** start Exercise input **
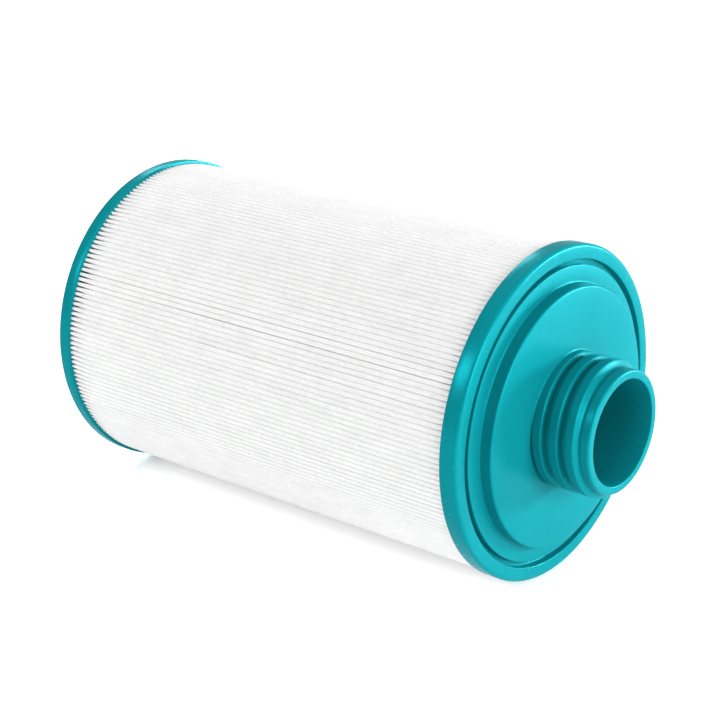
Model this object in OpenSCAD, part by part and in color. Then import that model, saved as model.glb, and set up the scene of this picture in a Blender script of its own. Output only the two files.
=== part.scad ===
// Pleated filter cartridge with a coarse threaded nozzle at one end and a grip handle at the other.
// It lies on its side: the axis runs along X, and +X points out of the threaded nozzle.

/* [Cartridge] */
// Length between the outer rim faces of the two end caps
body_length = 235; // [150:1:330]
// Outside diameter of both end caps
cap_d = 151; // [135:1:185]
// How far the caps stand out past the pleats
cap_proud = 1.2; // [0.9:0.1:3]
// Width of the flat rim face of each cap
rim_width = 6.5; // [4:0.1:9]
// Rounding of the caps' outer corner
rim_round = 1; // [0.4:0.1:1.5]
// Gap round a moulded insert, inside the rim
groove_width = 2.6; // [1.5:0.1:4]
// Depth that the pleats are cast into each cap
potting_depth = 3; // [2:0.1:5]
// Cast wall between a moulded insert and the ends of the pleats
web = 1.8; // [1.2:0.1:4]

/* [Threaded end] */
// Height of the cast cap at the threaded end
threaded_cap_height = 8.4; // [7:0.1:14]
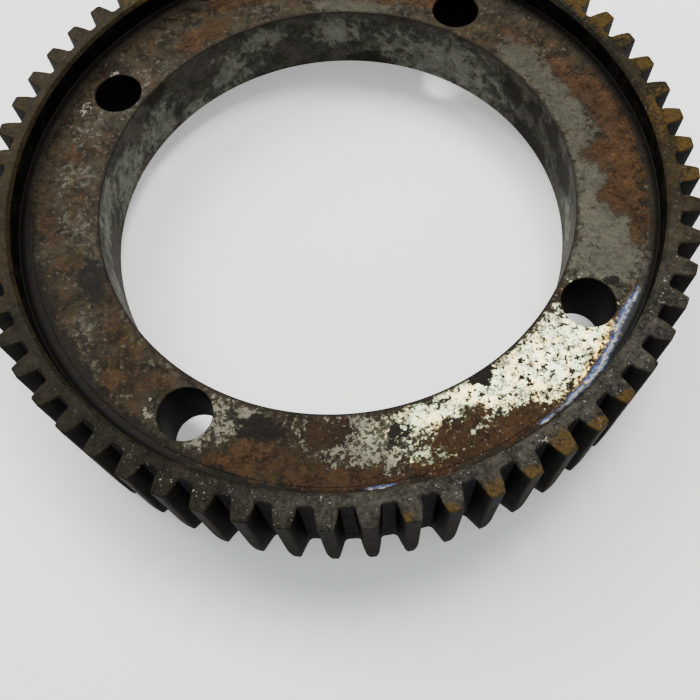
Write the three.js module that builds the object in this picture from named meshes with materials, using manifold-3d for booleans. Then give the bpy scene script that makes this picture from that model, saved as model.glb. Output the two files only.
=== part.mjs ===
// Slewing ring bearing with an externally geared outer ring, in millimetres, +Z up.
// The origin is on the bearing's axis at the underside of the outer ring, which the bearing stands on.
// A tooth of the gear is centred on +X, and the inner ring's four bolt holes lie at 45 degrees to X and Y.
import * as THREE from "three";
import { mergeVertices } from "three/addons/utils/BufferGeometryUtils.js";
import Module from "manifold-3d";

const wasm = await Module();
wasm.setup();

// ---- Driving dimensions -------------------------------------------------------------------------

const GEAR = {
  module: 4,
  teeth: 61,
  addendum: 0.8, // of the module: a stub tooth
  dedendum: 1.0, // of the module
  pressureAngle: THREE.MathUtils.degToRad(14.5),
  faceWidth: 48,
  rootFillet: 1.1,
  filletSpread: 0.8, // width of the facet that stands for a fillet, over the fillet's radius
  tipChamfer: 0.7, // at the upper end of each tooth
  wornEnd: { depth: 1.1, height: 2.6 }, // the longer chamfer at the lower end
};
GEAR.pitchR = (GEAR.module * GEAR.teeth) / 2;
GEAR.tipR = GEAR.pitchR + GEAR.addendum * GEAR.module;
GEAR.rootR = GEAR.pitchR - GEAR.dedendum * GEAR.module;

const SET_IN = 10.5; // how far the inner ring's faces lie inside the outer ring's
const RING = {
  boreR: 85.5,
  low: SET_IN,
  high: GEAR.faceWidth - SET_IN,
  edge: 0.6, // edge chamfer of both rings
  shoulderR: 109.4, // where the upper face ends, beside the seal
  shoulderDepth: 4.3,
  lowFaceR: 107, // where the lower face ends
  lowRelief: 1, // height of the relief outside the lower face
  boltCircleR: 97.25,
  boltHoleR: 9,
  boltHoles: 4,
};

const RACE = {
  z: GEAR.faceWidth / 2,
  ballCircleR: 111.6,
  ballR: 3.175,
  grooveR: 3.4,
  landGap: 1.4, // from the ball circle to each ring's land
  balls: 42,
};

const RIM = {
  wallR: 113.6, // upper recess wall of the outer ring
  wallChamfer: 1.2,
  flangeR: 107.6, // bore of the mounting flange under the inner ring
  flangeTop: 9,
  sealGroove: { low: 34.2, high: 36.6, depth: 1.4 },
  tappedCircleR: 112.5,
  tappedHoleR: 2.5,
  tappedDepth: 7.5,
  tappedHoles: 12,
};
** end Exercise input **
## Directive
Quote every line from the beginning of the entries up to and including the line that contains "threaded_cap_height = 8.4; // [7:0.1:14]".

## Finished answer
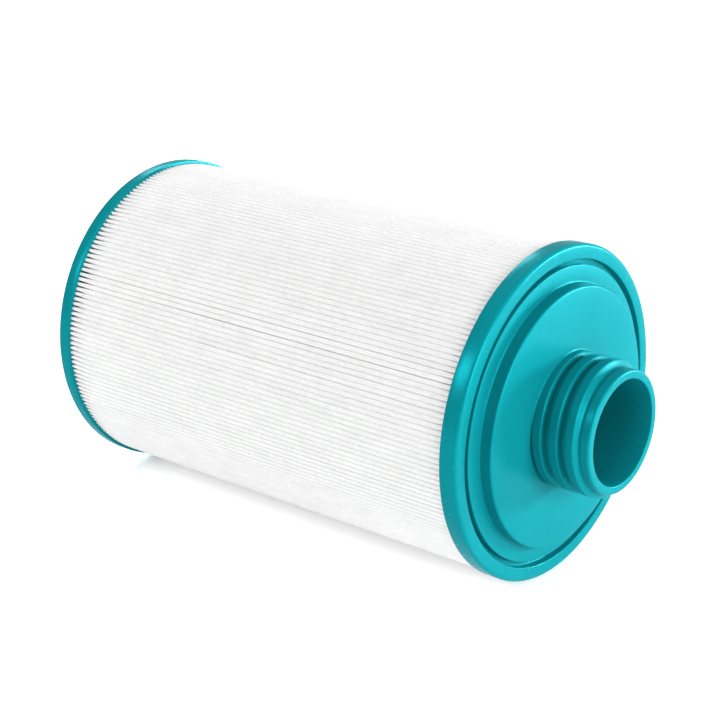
Model this object in OpenSCAD, part by part and in color. Then import that model, saved as model.glb, and set up the scene of this picture in a Blender script of its own. Output only the two files.
=== part.scad ===
// Pleated filter cartridge with a coarse threaded nozzle at one end and a grip handle at the other.
// It lies on its side: the axis runs along X, and +X points out of the threaded nozzle.

/* [Cartridge] */
// Length between the outer rim faces of the two end caps
body_length = 235; // [150:1:330]
// Outside diameter of both end caps
cap_d = 151; // [135:1:185]
// How far the caps stand out past the pleats
cap_proud = 1.2; // [0.9:0.1:3]
// Width of the flat rim face of each cap
rim_width = 6.5; // [4:0.1:9]
// Rounding of the caps' outer corner
rim_round = 1; // [0.4:0.1:1.5]
// Gap round a moulded insert, inside the rim
groove_width = 2.6; // [1.5:0.1:4]
// Depth that the pleats are cast into each cap
potting_depth = 3; // [2:0.1:5]
// Cast wall between a moulded insert and the ends of the pleats
web = 1.8; // [1.2:0.1:4]

/* [Threaded end] */
// Height of the cast cap at the threaded end
threaded_cap_height = 8.4; // [7:0.1:14]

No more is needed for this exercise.